2025 – The Year Consulting Finally Ran Out of Excuses
2025 as the Year of ‘No More Hiding’
2025 was the year consulting came face-to-face with its most fundamental weaknesses. A softer market, brutal budget scrutiny, and a noisy AI wave combined into a straightforward outcome: buyers started asking much sharper questions about where consulting fees actually go and what value they get in return.
The AI hype and the tools themselves hit consulting firms with a double bind.
- On one hand, client expectations for "AI-led transformation" soared, while their willingness to pay traditional fees eroded.
- On the other hand, the tools themselves proved difficult to leverage in a truly differentiating way for such a transformation.
When every consulting firm can access similar technology and generate similar outputs, the only viable way to stand out is through the depth of insight, the quality of the proposition, and the strength of the outcomes delivered over time.
In short, it has been a challenging year, one that we really think marks an inflexion point for the consulting industry. And that’s the lens through which we’ll look at 2025 in this article: the year as the point in time when long-standing habits in consulting started to show deep, structural cracks.
Or, as a consulting firm partner told us: “We seem to have entered a period of painful and public reckoning.”
The Old Capacity Model Under the Spotlight
For years, the default consulting model has been simple: assemble teams, load them with juniors, sell hours, and wrap everything in methodological language.
Many leaders knew that parts of this model were wasteful. Four people on a one-hour call. Pages of appendices nobody reads. Status meetings that exist only to generate billable time. But clients also accepted all those calls and meaty deliverables, so it worked for everybody, until now.
In 2025, tools like meeting recorders, AI note takers, and simple automation made this visible in a way that is hard to argue with. When software can show who spoke, what was said, who watched a replay, and what was actually used, a lot of ‘standard consulting work’ looks unnecessary.
Of course, these tools rarely replace real expertise. Instead, they made ‘the fat’ more apparent in 2025 than ever before. That transparency puts pure capacity plays under pressure, because buyers can now point to specific activities and ask, very calmly, why they are paying for them.
Increasingly, those questions are no longer hypothetical. Buyers can run a quick AI experiment on a sample of the work and see, in minutes, what used to take junior teams days. Once a CFO has seen that side‑by‑side, it becomes much harder to defend opaque staffing pyramids and vague “analysis” line items on the invoice.
The AI Double Squeeze in Consulting
On top of that, in our conversations with managing partners and leaders of consulting firms of various sizes, another consulting market insight emerged – the AI double squeeze.
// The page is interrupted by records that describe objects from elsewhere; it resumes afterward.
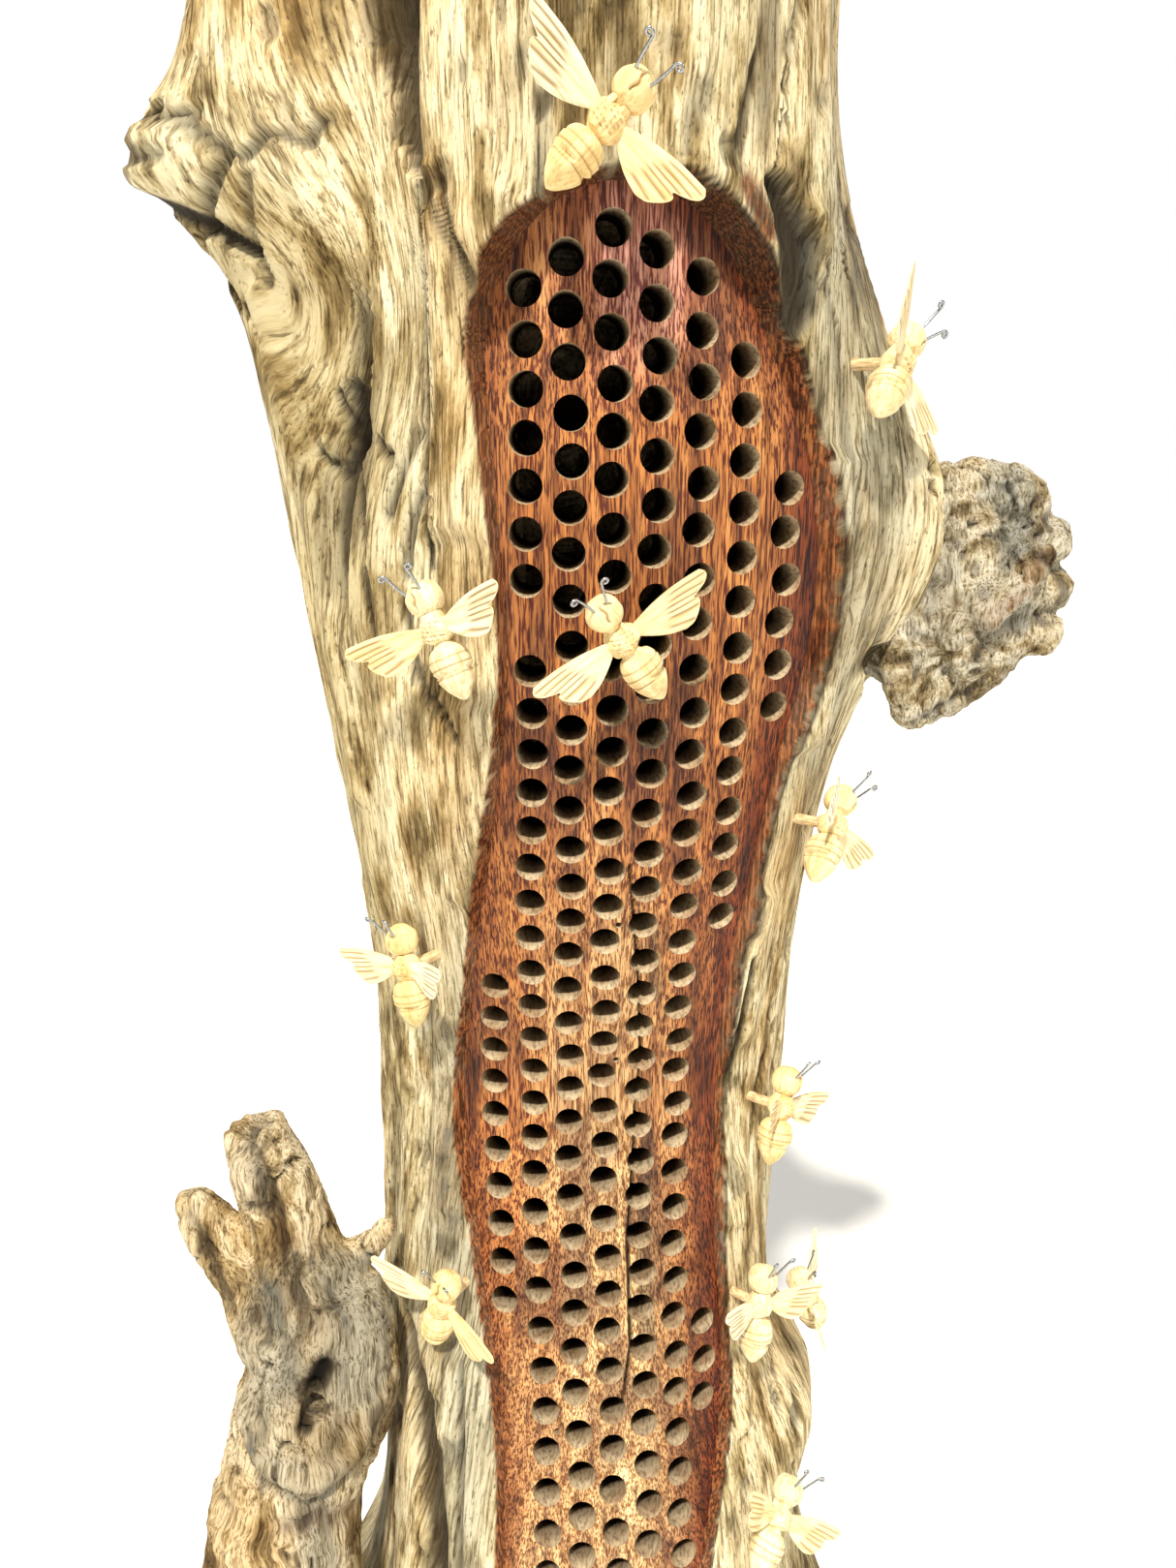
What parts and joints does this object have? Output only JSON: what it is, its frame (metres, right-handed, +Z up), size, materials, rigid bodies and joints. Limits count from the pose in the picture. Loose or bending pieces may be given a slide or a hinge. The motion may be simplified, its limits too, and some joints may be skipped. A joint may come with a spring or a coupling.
{
  "type": "insect hotel",
  "caption": "Free-standing root trunk with a carved heartwood face drilled with nest tubes, a forked side stem, and carved wooden bees turning on dowel pegs.",
  "frame": {"origin": "middle of the flat foot of the trunk, on the floor", "axes": "+Z up the trunk, -Y out of the drilled face, +X to the right of a viewer who faces the drilled face"},
  "size_m": [0.4972, 0.3314, 1.0471],
  "materials": {
    "weathered_wood": "weathered and dry, with a scraped red heartwood face",
    "grey_wood": "weathered grey, dry and rough",
    "carved_wood": "hand carved, bare",
    "wing_wood": "hand carved, bare",
    "peg_wood": "bare dowel",
    "steel_wire": "bright drawn wire"
  },
  "bodies": {
    "trunk": {"trunk": "weathered_wood", "side_stem": "grey_wood"},
    "bee_1": {"bee_1_body": "carved_wood", "bee_1_left_wing": "wing_wood", "bee_1_right_wing": "wing_wood", "bee_1_feelers": "steel_wire", "bee_1_peg": "peg_wood"},
    "bee_2": {"bee_2_body": "carved_wood", "bee_2_left_wing": "wing_wood", "bee_2_right_wing": "wing_wood", "bee_2_feelers": "steel_wire", "bee_2_peg": "peg_wood"},
    "bee_3": {"bee_3_body": "carved_wood", "bee_3_left_wing": "wing_wood", "bee_3_right_wing": "wing_wood", "bee_3_feelers": "steel_wire", "bee_3_peg": "peg_wood"},
    "bee_4": {"bee_4_body": "carved_wood", "bee_4_left_wing": "wing_wood", "bee_4_right_wing": "wing_wood", "bee_4_feelers": "steel_wire", "bee_4_peg": "peg_wood"},
    "bee_5": {"bee_5_body": "carved_wood", "bee_5_left_wing": "wing_wood", "bee_5_right_wing": "wing_wood", "bee_5_feelers": "steel_wire", "bee_5_peg": "peg_wood"},
    "bee_6": {"bee_6_body": "carved_wood", "bee_6_left_wing": "wing_wood", "bee_6_right_wing": "wing_wood", "bee_6_feelers": "steel_wire", "bee_6_peg": "peg_wood"},
    "bee_7": {"bee_7_body": "carved_wood", "bee_7_left_wing": "wing_wood", "bee_7_right_wing": "wing_wood", "bee_7_feelers": "steel_wire", "bee_7_peg": "peg_wood"},
    "bee_8": {"bee_8_body": "carved_wood", "bee_8_left_wing": "wing_wood", "bee_8_right_wing": "wing_wood", "bee_8_feelers": "steel_wire", "bee_8_peg": "peg_wood"},
    "bee_9": {"bee_9_body": "carved_wood", "bee_9_left_wing": "wing_wood", "bee_9_right_wing": "wing_wood", "bee_9_feelers": "steel_wire", "bee_9_peg": "peg_wood"},
    "bee_10": {"bee_10_body": "carved_wood", "bee_10_left_wing": "wing_wood", "bee_10_right_wing": "wing_wood", "bee_10_feelers": "steel_wire", "bee_10_peg": "peg_wood"},
    "bee_11": {"bee_11_body": "carved_wood", "bee_11_left_wing": "wing_wood", "bee_11_right_wing": "wing_wood", "bee_11_feelers": "steel_wire", "bee_11_peg": "peg_wood"}
  },
  "joints": [
    {"name": "bee_1_turn", "type": "hinge", "parent": "trunk", "child": "bee_1", "pos_m": [0.0064, -0.12219, 0.876], "axis": [0.0523, -0.9986, 0], "continuous": true},
    {"name": "bee_2_turn", "type": "hinge", "parent": "trunk", "child": "bee_2", "pos_m": [0.12452, -0.07482, 0.8], "axis": [0.8572, -0.515, 0], "continuous": true},
    {"name": "bee_3_turn", "type": "hinge", "parent": "trunk", "child": "bee_3", "pos_m": [-0.05983, -0.11251, 0.699], "axis": [-0.4695, -0.8829, 0], "continuous": true},
    {"name": "bee_4_turn", "type": "hinge", "parent": "trunk", "child": "bee_4", "pos_m": [0.01382, -0.11253, 0.695], "axis": [0.1219, -0.9925, 0], "continuous": true},
    {"name": "bee_5_turn", "type": "hinge", "parent": "trunk", "child": "bee_5", "pos_m": [0.11236, -0.07021, 0.601], "axis": [0.848, -0.5299, 0], "continuous": true},
    {"name": "bee_6_turn", "type": "hinge", "parent": "trunk", "child": "bee_6", "pos_m": [-0.0845, -0.0845, 0.536], "axis": [-0.7071, -0.7071, 0], "continuous": true},
    {"name": "bee_7_turn", "type": "hinge", "parent": "trunk", "child": "bee_7", "pos_m": [0.09765, -0.06586, 0.448], "axis": [0.829, -0.5592, 0], "continuous": true},
    {"name": "bee_8_turn", "type": "hinge", "parent": "trunk", "child": "bee_8", "pos_m": [-0.07249, -0.10353, 0.36], "axis": [-0.5736, -0.8191, 0], "range_deg": [-115, 8]},
    {"name": "bee_9_turn", "type": "hinge", "parent": "trunk", "child": "bee_9", "pos_m": [0.0878, -0.09092, 0.34737], "axis": [0.6879, -0.7123, 0.1392], "continuous": true},
    {"name": "bee_10_turn", "type": "hinge", "parent": "trunk", "child": "bee_10", "pos_m": [0.12733, -0.02245, 0.29125], "axis": [0.9366, -0.1652, 0.309], "continuous": true},
    {"name": "bee_11_turn", "type": "hinge", "parent": "trunk", "child": "bee_11", "pos_m": [0.09812, -0.12117, 0.24011], "axis": [0.6106, -0.7541, 0.2419], "continuous": true}
  ]
}
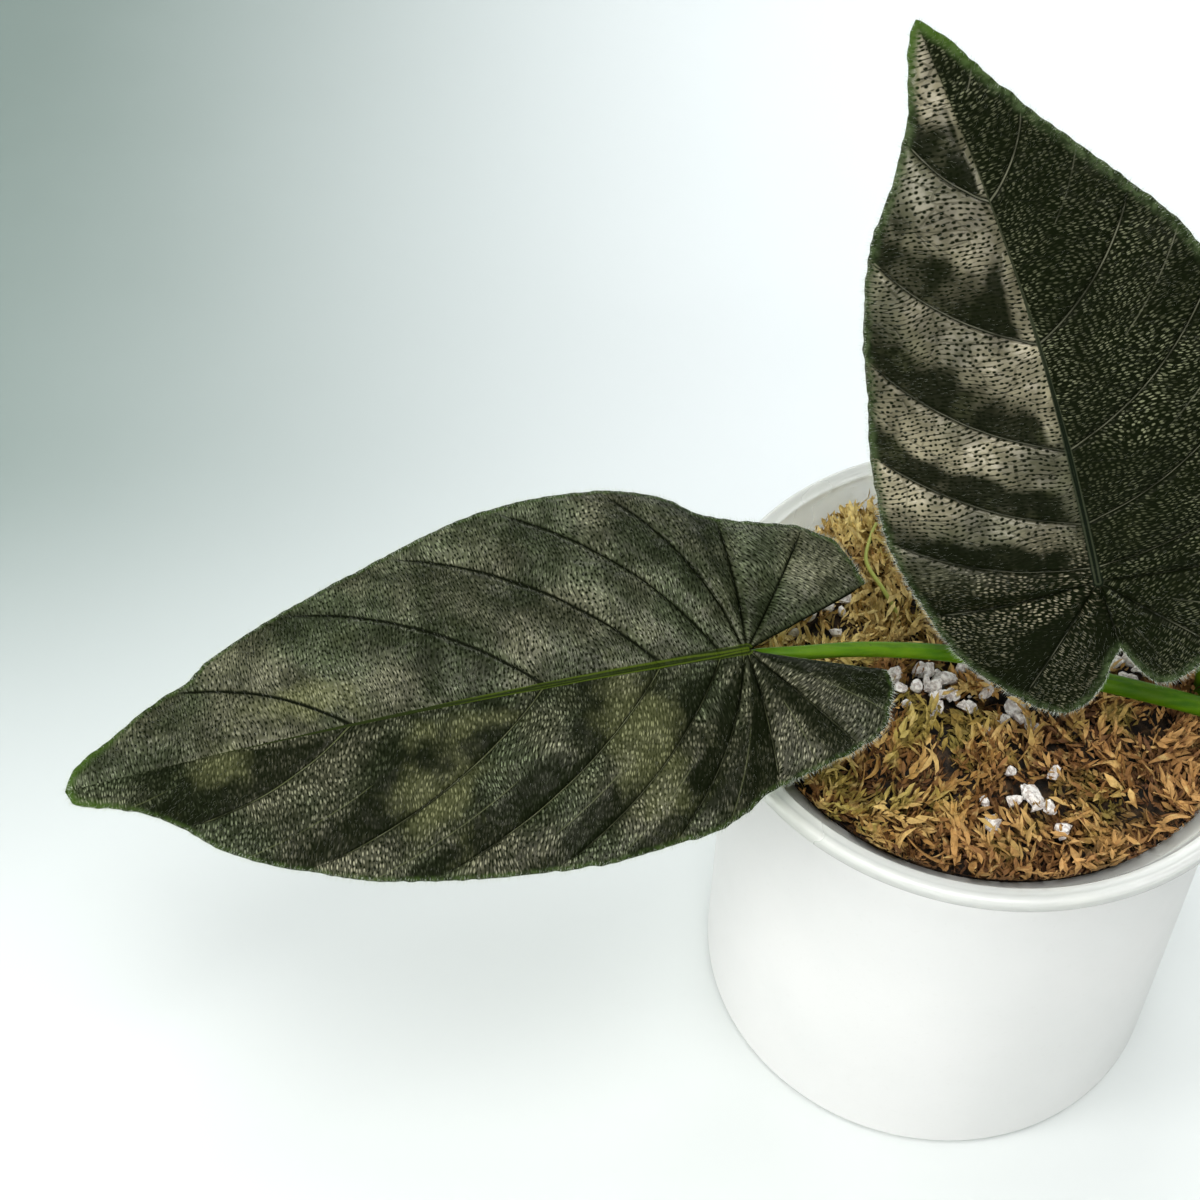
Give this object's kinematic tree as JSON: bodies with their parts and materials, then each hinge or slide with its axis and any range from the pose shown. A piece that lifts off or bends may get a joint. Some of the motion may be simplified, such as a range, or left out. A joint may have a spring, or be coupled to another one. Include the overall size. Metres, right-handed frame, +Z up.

Many consulting firms generate a not insignificant percentage of their revenue from small, ad hoc projects: quick-turn surveys, basic segmentations, competitor scans, and ‘rapid insight’ decks, ahead of, e.g., board meetings or strategy off-sites.
In 2025, this part of the business shrank materially for many consulting firms as clients began generating first‑pass insights themselves, often with the help of AI tools plugged into existing survey platforms and internal data.
This small, order-take-like work had traditionally been delivered with a pyramid of juniors designing questionnaires, cleaning data, coding open‑ended responses, and assembling slide decks under senior supervision.
With these volumes dropping, consulting firms are forced to reduce junior headcount, which now (unfortunately) pushes more small, time‑critical requests directly onto senior experts (and sometimes even partners).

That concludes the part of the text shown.